Badpuppy Gay Today |
Monday, 17 March, 1997 |
Though most gay and lesbian strategists today can see no alternative to supporting the Clinton Administration, some do. Scott Tucker, writing in the Winter edition of Gay Community News, Boston's venerable, long-lived, left-leaning publication, insists that gay men and lesbians, fighting for their lives and their rights, can no longer depend upon a Democratic party that has systematically expunged the voices of its liberal left.
Even mainstream observers, such as USA Today's Carol Clurman, Myron B. Pitts and Sandra McElwaine, note that ""few expect gay rights to capture headlines in the capital this year, as President Clinton and Congress downplay divisive gay issues in favor of 'mainstream' topics such as education and balancing the budget."
Some left-leaning gay strategists, call upon celebrity thinkers for, and pridefully note a continuous outpouring of similar political criticisms by Gore Vidal, America's revered historical novelist and essayist.
"The Republicans and the Democrats are Tweedle Dum and Tweedle Dee," says Vidal. Reared in the nation's capital under the tutelage of his grandfather, Senator Thomas Pryor Gore of Oklahoma, Vidal has penned new polemical works that critique what he now believes is an American system mired in greed, corruption, and an alarming slide into an authoritarian, corporate-sponsored, profit-driven slavery.
"I do not accept the authority of any state--much less one founded as was ours upon the free fulfillment of each citizen--to forbid me, or anyone, the use of drugs, cigarettes, alcohol, sex with a consenting partner, or, if one is a woman, the right to an abortion," writes Vidal in his widely circulated book, The Decline and Fall of the American Empire. "I take these rights," he says, "to be absolute, and should the few persist in their efforts to dominate the private lives of the many, I recommend force as a means of changing their minds."
Gay men and lesbians, writes Scott Tucker, "are political prisoners of the corporate state. The guards and wardens are the Republican and Democratic parties, and we are drilled to believe the bipartisan prison is the very house of democracy."

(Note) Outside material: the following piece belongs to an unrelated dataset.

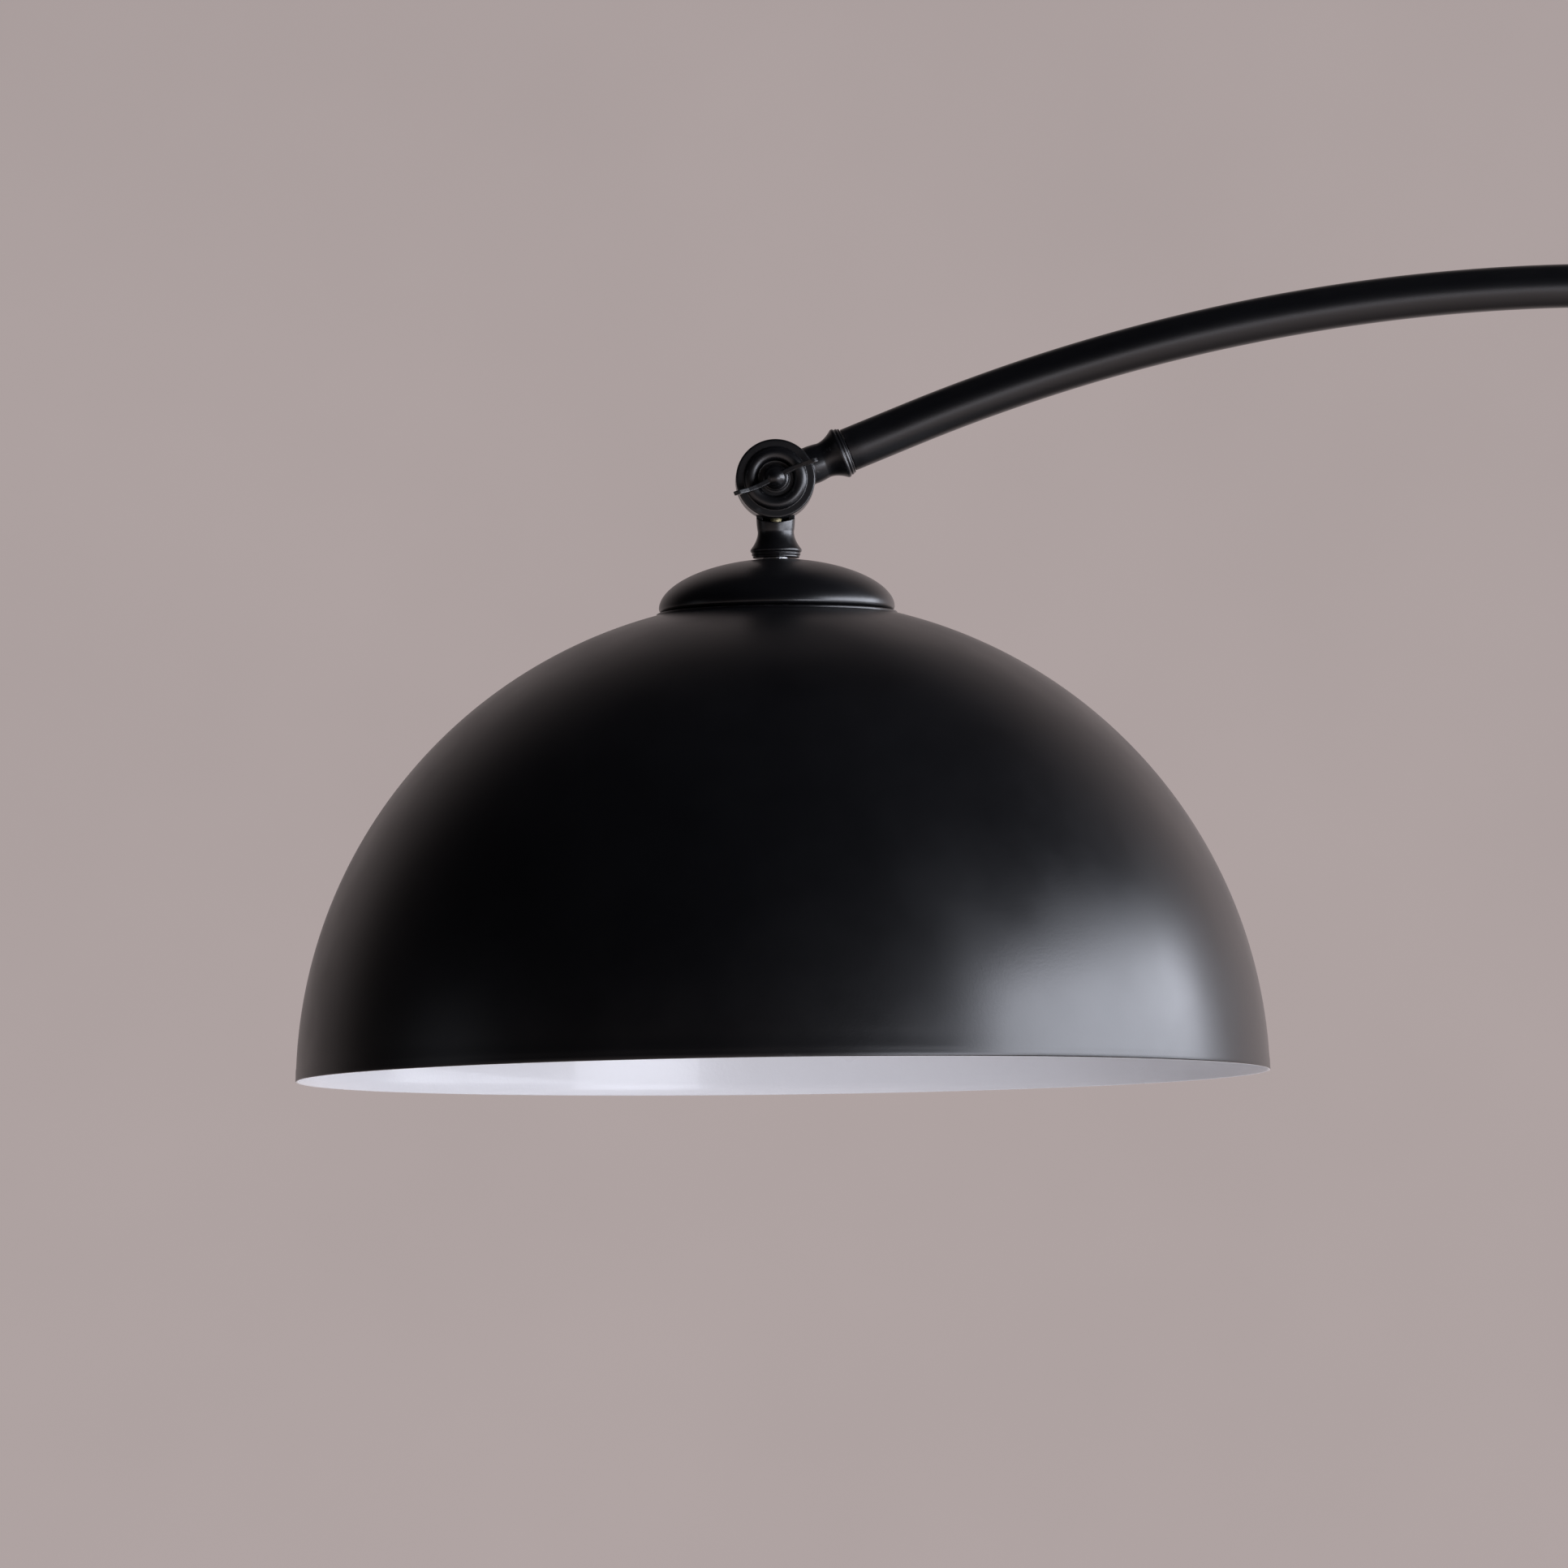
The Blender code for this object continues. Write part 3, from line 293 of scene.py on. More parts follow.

Tucker argues that the deliberate policy of the Democratic Party is to beat the Republicans "by joining them in attacks on health-care, welfare, and civil rights." He accuses the Democratic Leadership Council of proclaiming that liberalism is dead. "Indeed," he says, "liberal Democrats loyally play dead at every election." Many self-styled progressives, according to Tucker's analysis, are now helping President Clinton build his "bridge to the 21st century" which, charges Tucker, "has a fast lane for the rich and an exit ramp into a ditch for working people and the poor." In the meantime, a new group, "Gays for Gore in 2000" has announced its existence.